▸ **WORK TO COMPLETE**
The lines to return are those from the one containing "(-math.radians(LEAN_DEG), 0, 0))" down to the one containing "record = json.load(file)", inclusive; return them exactly and nothing else.

▸ **DATA ROWS**
---------------

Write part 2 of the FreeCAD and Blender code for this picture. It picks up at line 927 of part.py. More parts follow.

---------------

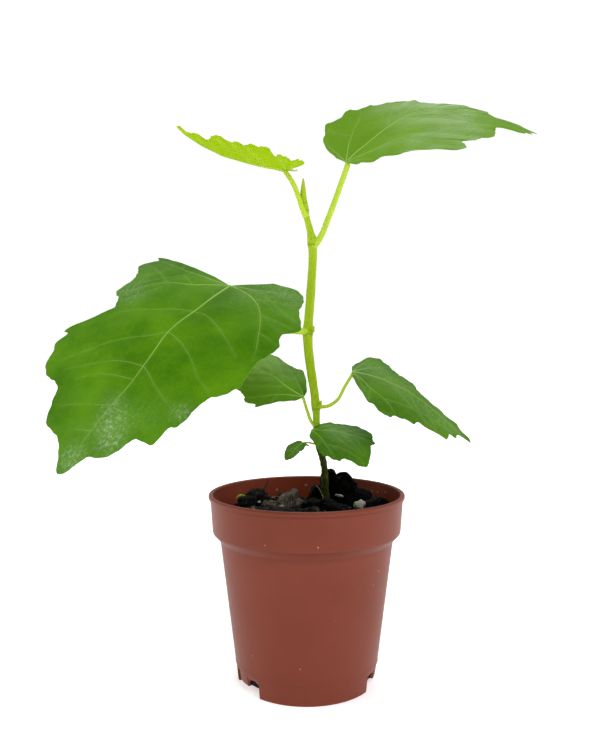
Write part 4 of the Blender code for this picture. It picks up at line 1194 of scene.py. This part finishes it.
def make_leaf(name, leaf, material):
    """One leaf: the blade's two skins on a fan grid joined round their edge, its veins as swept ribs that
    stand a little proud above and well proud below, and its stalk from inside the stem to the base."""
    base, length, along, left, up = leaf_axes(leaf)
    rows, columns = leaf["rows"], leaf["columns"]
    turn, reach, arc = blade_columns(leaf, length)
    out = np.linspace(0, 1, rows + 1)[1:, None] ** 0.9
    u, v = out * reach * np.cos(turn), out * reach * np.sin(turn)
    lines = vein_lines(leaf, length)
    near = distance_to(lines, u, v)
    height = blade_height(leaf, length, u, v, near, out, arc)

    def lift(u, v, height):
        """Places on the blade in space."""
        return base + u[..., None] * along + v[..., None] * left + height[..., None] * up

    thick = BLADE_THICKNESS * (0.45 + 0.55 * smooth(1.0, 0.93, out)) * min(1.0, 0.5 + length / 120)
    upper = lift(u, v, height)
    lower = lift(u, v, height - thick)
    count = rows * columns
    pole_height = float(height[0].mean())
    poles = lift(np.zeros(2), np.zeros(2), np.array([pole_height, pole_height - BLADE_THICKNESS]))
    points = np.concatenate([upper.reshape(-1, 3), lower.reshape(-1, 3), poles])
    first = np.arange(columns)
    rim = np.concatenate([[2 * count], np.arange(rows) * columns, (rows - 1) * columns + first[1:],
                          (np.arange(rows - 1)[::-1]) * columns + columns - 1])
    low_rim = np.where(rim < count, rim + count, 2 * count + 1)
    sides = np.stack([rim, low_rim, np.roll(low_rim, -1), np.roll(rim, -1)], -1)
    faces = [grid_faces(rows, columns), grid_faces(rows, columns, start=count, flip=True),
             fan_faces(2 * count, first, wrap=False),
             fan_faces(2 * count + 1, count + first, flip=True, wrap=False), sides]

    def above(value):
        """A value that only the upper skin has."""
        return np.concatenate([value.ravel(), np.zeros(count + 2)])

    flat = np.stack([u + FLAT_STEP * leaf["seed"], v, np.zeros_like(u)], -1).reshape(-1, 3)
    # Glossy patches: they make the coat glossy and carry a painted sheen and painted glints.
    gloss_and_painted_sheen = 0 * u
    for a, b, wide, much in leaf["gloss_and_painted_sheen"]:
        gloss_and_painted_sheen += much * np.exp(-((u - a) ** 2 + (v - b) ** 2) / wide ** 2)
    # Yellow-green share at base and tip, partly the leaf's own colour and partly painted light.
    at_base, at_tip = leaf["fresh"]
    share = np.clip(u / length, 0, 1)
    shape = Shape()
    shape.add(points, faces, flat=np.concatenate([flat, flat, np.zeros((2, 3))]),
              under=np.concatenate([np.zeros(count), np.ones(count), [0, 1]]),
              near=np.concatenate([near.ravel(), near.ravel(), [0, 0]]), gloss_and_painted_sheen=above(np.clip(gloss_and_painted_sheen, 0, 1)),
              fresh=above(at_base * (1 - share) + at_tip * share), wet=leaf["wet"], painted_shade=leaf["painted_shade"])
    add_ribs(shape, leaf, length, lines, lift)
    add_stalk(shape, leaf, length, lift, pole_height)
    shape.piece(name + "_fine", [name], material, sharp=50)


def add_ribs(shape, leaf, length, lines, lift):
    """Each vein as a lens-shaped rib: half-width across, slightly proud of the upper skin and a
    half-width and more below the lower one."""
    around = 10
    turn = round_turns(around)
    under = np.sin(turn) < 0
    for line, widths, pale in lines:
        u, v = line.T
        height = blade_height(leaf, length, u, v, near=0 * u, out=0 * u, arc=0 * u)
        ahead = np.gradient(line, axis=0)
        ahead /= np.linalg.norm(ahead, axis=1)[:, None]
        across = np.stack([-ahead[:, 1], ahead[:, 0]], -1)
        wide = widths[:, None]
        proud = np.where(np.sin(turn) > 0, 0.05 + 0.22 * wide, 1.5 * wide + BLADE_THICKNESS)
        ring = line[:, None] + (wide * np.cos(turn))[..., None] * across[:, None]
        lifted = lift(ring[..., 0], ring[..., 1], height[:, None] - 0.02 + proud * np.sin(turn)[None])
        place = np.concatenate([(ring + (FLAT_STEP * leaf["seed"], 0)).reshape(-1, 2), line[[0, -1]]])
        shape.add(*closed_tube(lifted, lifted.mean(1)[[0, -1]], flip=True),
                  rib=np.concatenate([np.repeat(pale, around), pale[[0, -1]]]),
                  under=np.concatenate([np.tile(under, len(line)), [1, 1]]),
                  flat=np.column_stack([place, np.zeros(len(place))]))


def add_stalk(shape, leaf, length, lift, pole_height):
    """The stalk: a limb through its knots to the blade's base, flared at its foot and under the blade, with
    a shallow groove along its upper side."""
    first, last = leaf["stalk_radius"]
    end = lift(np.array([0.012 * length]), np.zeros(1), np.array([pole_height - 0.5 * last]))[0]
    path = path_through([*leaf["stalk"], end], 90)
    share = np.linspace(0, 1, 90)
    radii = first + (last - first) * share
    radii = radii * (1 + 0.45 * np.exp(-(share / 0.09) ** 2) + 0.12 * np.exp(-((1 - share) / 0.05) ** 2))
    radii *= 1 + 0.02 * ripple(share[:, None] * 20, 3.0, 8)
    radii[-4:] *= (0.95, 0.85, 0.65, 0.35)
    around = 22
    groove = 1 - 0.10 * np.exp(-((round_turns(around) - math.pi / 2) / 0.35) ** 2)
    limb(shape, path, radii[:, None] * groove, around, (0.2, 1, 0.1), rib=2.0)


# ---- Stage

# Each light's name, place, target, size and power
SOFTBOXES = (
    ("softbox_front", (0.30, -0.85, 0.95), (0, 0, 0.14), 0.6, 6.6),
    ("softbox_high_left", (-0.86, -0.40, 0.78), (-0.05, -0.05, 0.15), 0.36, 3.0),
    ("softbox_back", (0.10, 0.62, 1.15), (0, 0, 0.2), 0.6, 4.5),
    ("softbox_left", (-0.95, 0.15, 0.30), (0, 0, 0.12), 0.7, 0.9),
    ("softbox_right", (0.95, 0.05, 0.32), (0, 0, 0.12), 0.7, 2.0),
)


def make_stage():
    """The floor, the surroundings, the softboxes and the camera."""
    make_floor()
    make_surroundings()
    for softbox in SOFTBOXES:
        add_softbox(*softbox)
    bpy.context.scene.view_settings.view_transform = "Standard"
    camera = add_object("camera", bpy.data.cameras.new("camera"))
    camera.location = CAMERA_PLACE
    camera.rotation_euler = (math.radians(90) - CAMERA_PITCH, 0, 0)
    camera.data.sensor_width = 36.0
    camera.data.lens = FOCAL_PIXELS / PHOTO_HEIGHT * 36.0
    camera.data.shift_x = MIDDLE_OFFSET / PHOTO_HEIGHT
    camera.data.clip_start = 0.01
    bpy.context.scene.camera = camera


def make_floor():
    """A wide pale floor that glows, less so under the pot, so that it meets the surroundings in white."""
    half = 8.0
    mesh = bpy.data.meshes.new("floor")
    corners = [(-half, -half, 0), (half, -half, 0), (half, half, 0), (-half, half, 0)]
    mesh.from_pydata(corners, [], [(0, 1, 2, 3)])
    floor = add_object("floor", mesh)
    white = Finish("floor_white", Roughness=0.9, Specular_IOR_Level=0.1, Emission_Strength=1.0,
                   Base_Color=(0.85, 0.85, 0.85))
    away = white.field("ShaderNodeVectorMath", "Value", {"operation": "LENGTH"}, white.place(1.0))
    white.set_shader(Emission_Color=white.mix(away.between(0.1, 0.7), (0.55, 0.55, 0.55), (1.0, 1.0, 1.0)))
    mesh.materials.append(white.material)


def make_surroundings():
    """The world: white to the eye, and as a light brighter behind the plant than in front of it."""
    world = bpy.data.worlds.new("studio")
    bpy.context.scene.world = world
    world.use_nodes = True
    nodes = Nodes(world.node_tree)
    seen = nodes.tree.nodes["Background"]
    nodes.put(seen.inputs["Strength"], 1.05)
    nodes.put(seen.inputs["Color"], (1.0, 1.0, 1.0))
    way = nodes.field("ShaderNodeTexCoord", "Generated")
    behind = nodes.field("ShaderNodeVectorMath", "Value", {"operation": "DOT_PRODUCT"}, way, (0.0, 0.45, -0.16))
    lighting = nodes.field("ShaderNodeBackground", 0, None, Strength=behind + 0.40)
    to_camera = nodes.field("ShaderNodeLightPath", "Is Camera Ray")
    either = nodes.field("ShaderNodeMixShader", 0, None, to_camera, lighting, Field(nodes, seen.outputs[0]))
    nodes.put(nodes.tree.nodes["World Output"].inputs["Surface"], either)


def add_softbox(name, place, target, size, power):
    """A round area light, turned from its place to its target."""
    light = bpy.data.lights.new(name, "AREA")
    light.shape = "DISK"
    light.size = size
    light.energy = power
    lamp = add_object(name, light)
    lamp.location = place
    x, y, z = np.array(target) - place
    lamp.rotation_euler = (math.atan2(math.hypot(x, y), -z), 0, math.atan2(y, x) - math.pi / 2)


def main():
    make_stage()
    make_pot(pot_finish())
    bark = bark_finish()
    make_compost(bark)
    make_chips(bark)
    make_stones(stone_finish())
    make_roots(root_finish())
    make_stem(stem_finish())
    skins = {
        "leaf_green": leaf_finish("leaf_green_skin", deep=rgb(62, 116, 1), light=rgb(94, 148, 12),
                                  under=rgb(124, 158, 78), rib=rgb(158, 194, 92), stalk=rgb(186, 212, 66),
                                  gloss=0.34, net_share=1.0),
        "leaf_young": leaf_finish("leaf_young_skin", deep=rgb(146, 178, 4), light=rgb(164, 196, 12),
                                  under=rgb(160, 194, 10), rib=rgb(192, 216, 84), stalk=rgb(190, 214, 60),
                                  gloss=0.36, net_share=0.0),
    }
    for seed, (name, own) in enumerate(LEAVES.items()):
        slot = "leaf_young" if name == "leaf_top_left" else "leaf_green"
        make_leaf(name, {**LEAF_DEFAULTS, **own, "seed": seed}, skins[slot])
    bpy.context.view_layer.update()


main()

---------------

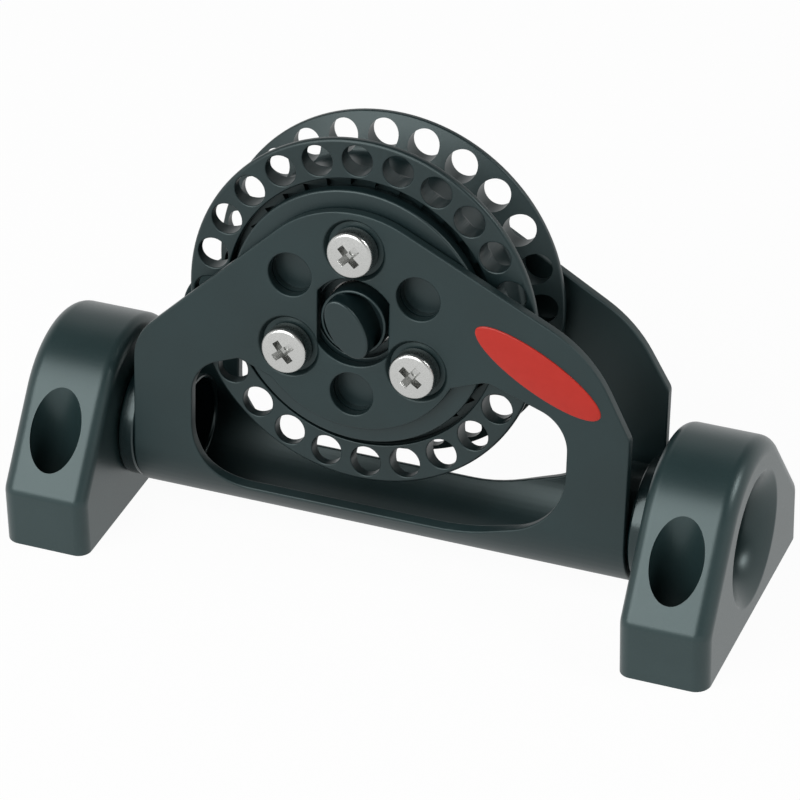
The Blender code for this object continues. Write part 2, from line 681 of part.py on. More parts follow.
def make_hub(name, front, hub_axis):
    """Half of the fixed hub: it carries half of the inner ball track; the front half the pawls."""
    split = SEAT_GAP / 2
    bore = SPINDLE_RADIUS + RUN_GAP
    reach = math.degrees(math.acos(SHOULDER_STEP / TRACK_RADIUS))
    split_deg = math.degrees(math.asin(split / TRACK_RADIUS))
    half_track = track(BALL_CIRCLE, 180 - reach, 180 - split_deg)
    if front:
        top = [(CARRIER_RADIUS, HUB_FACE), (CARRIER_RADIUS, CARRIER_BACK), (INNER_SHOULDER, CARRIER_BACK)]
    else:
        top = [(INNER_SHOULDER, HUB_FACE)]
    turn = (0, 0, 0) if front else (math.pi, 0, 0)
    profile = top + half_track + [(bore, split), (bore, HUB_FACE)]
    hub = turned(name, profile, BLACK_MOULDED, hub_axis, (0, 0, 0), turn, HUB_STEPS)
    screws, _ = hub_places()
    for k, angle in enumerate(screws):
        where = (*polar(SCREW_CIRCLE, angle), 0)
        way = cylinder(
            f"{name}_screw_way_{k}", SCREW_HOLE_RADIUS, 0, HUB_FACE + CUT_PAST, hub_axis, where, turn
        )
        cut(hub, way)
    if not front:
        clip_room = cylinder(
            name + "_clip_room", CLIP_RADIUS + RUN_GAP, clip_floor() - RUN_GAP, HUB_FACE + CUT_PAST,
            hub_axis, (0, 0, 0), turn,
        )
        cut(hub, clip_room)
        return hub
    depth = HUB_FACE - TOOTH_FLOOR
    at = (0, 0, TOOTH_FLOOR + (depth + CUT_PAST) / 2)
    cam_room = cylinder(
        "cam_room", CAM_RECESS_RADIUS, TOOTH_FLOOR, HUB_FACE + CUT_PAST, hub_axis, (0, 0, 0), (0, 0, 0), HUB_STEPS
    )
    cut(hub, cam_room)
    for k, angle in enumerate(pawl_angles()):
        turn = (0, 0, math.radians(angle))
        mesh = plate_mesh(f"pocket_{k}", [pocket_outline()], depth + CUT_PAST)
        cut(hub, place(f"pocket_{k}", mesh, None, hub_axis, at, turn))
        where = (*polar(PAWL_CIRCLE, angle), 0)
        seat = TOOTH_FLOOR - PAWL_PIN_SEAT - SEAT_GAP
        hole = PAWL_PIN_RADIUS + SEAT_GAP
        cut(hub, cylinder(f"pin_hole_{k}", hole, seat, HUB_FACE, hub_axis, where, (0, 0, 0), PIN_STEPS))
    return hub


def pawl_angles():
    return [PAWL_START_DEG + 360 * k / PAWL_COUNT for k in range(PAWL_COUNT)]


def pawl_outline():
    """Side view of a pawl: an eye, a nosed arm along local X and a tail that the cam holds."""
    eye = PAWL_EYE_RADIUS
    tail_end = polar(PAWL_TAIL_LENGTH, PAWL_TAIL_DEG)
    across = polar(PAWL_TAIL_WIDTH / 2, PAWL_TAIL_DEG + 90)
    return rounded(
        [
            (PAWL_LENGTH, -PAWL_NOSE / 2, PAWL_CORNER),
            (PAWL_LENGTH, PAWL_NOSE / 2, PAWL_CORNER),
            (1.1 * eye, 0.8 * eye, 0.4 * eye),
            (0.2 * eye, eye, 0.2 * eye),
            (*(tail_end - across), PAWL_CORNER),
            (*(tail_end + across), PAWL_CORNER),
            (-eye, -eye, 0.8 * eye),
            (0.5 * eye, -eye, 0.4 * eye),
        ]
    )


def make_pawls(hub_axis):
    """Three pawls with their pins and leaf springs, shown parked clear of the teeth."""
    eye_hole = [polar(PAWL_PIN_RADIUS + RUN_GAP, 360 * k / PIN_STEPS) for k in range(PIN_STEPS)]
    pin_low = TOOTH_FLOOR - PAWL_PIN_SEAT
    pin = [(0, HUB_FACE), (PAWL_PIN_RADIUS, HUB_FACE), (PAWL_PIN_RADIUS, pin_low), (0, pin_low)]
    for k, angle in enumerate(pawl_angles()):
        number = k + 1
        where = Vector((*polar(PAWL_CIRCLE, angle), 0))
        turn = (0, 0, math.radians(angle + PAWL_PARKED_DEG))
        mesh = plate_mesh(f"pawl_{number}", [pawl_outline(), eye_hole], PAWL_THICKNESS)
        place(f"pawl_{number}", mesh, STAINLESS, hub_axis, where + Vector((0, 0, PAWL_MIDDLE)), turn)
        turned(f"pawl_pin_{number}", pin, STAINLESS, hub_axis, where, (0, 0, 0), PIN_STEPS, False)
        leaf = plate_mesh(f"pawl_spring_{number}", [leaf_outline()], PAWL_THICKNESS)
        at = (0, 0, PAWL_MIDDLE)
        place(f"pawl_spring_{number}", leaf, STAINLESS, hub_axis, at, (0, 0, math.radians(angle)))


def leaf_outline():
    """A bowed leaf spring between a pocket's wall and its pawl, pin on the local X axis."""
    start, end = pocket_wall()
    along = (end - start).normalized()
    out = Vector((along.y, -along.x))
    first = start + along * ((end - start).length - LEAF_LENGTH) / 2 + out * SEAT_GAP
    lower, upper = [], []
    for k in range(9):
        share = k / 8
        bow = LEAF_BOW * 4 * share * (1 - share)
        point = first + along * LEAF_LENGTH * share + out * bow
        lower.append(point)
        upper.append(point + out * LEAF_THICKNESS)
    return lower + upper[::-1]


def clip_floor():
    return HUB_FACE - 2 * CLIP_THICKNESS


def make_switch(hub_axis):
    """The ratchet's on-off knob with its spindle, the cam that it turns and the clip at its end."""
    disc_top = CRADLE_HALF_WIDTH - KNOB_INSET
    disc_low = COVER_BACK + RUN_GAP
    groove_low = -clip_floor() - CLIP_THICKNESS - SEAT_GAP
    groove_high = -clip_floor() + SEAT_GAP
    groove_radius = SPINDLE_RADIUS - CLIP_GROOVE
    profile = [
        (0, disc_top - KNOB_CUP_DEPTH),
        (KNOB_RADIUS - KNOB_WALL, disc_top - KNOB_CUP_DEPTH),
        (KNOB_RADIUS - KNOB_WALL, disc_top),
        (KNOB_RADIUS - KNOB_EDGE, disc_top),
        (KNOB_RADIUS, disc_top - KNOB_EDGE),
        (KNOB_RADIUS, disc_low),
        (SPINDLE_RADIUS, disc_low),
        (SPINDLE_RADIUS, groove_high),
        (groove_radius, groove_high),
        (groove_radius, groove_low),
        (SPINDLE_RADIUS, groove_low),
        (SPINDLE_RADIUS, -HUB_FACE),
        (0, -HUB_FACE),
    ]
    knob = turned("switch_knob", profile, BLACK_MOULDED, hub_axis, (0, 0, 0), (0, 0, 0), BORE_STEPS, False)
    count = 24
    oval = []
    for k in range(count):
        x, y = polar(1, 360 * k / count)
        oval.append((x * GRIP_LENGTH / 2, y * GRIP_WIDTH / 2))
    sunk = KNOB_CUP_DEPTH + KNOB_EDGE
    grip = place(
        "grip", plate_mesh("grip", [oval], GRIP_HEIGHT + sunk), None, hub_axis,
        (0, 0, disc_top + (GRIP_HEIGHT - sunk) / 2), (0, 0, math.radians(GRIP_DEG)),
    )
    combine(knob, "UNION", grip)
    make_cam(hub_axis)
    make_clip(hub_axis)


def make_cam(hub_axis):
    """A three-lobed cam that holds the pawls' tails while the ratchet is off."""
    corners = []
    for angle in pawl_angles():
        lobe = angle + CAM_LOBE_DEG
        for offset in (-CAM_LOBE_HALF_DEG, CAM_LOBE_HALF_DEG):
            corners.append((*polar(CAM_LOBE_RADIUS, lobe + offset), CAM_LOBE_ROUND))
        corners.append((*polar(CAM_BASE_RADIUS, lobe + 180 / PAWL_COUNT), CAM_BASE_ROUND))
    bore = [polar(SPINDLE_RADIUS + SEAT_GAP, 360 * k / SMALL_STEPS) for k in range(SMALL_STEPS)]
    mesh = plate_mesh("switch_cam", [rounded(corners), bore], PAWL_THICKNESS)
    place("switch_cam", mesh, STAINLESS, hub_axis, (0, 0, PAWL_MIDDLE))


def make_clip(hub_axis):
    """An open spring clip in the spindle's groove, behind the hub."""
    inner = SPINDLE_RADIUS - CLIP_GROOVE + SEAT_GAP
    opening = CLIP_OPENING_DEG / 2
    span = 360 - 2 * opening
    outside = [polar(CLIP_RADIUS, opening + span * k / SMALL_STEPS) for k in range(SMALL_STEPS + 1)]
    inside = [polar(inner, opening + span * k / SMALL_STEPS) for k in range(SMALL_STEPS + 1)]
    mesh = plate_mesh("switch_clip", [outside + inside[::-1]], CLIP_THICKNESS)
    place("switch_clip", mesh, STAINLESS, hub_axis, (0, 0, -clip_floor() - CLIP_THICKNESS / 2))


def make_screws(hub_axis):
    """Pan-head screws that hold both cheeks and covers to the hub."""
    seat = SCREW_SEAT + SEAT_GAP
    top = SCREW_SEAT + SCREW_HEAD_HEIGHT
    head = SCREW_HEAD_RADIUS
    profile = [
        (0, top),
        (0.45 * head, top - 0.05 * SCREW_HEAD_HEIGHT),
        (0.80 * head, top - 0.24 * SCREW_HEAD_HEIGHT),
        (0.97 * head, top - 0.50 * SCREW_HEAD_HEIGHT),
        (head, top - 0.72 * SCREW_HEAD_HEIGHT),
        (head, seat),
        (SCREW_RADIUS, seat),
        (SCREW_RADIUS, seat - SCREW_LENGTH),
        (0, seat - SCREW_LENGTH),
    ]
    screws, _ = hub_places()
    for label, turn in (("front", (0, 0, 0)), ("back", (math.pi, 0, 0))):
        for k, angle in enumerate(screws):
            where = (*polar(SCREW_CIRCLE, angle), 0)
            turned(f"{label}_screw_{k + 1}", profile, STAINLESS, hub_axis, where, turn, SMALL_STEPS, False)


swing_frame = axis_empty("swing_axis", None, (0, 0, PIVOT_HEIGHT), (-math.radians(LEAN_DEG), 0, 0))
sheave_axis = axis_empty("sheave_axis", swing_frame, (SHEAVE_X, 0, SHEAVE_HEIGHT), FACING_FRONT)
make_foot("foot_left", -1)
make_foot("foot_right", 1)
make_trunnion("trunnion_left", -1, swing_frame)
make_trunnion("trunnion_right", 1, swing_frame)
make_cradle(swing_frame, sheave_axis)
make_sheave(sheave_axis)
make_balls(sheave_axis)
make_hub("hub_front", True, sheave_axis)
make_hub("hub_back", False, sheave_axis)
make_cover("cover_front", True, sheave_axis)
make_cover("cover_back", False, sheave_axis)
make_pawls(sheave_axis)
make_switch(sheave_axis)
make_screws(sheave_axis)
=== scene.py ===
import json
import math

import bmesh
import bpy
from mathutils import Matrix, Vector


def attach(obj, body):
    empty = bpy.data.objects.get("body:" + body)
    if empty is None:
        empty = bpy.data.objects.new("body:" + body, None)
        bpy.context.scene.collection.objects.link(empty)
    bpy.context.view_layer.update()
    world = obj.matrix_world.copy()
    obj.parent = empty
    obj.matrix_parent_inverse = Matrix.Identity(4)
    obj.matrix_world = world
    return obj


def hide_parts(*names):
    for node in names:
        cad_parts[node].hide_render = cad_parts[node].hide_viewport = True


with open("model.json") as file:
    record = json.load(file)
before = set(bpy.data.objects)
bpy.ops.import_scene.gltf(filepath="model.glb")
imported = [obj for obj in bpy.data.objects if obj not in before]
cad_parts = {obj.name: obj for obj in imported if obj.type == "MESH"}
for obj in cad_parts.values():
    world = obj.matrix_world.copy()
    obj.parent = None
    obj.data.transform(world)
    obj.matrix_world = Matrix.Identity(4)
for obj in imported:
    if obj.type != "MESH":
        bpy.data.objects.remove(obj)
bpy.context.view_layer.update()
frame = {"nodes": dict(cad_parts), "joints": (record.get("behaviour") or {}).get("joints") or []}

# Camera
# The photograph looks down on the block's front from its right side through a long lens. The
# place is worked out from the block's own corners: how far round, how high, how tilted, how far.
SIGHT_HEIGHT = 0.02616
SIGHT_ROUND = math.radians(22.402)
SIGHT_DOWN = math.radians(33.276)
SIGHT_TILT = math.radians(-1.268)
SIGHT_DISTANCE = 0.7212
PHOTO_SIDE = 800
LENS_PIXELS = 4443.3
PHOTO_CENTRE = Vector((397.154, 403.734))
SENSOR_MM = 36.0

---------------

▸ **FINAL RESULT**
swing_frame = axis_empty("swing_axis", None, (0, 0, PIVOT_HEIGHT), (-math.radians(LEAN_DEG), 0, 0))
sheave_axis = axis_empty("sheave_axis", swing_frame, (SHEAVE_X, 0, SHEAVE_HEIGHT), FACING_FRONT)
make_foot("foot_left", -1)
make_foot("foot_right", 1)
make_trunnion("trunnion_left", -1, swing_frame)
make_trunnion("trunnion_right", 1, swing_frame)
make_cradle(swing_frame, sheave_axis)
make_sheave(sheave_axis)
make_balls(sheave_axis)
make_hub("hub_front", True, sheave_axis)
make_hub("hub_back", False, sheave_axis)
make_cover("cover_front", True, sheave_axis)
make_cover("cover_back", False, sheave_axis)
make_pawls(sheave_axis)
make_switch(sheave_axis)
make_screws(sheave_axis)
=== scene.py ===
import json
import math

import bmesh
import bpy
from mathutils import Matrix, Vector


def attach(obj, body):
    empty = bpy.data.objects.get("body:" + body)
    if empty is None:
        empty = bpy.data.objects.new("body:" + body, None)
        bpy.context.scene.collection.objects.link(empty)
    bpy.context.view_layer.update()
    world = obj.matrix_world.copy()
    obj.parent = empty
    obj.matrix_parent_inverse = Matrix.Identity(4)
    obj.matrix_world = world
    return obj


def hide_parts(*names):
    for node in names:
        cad_parts[node].hide_render = cad_parts[node].hide_viewport = True


with open("model.json") as file:
    record = json.load(file)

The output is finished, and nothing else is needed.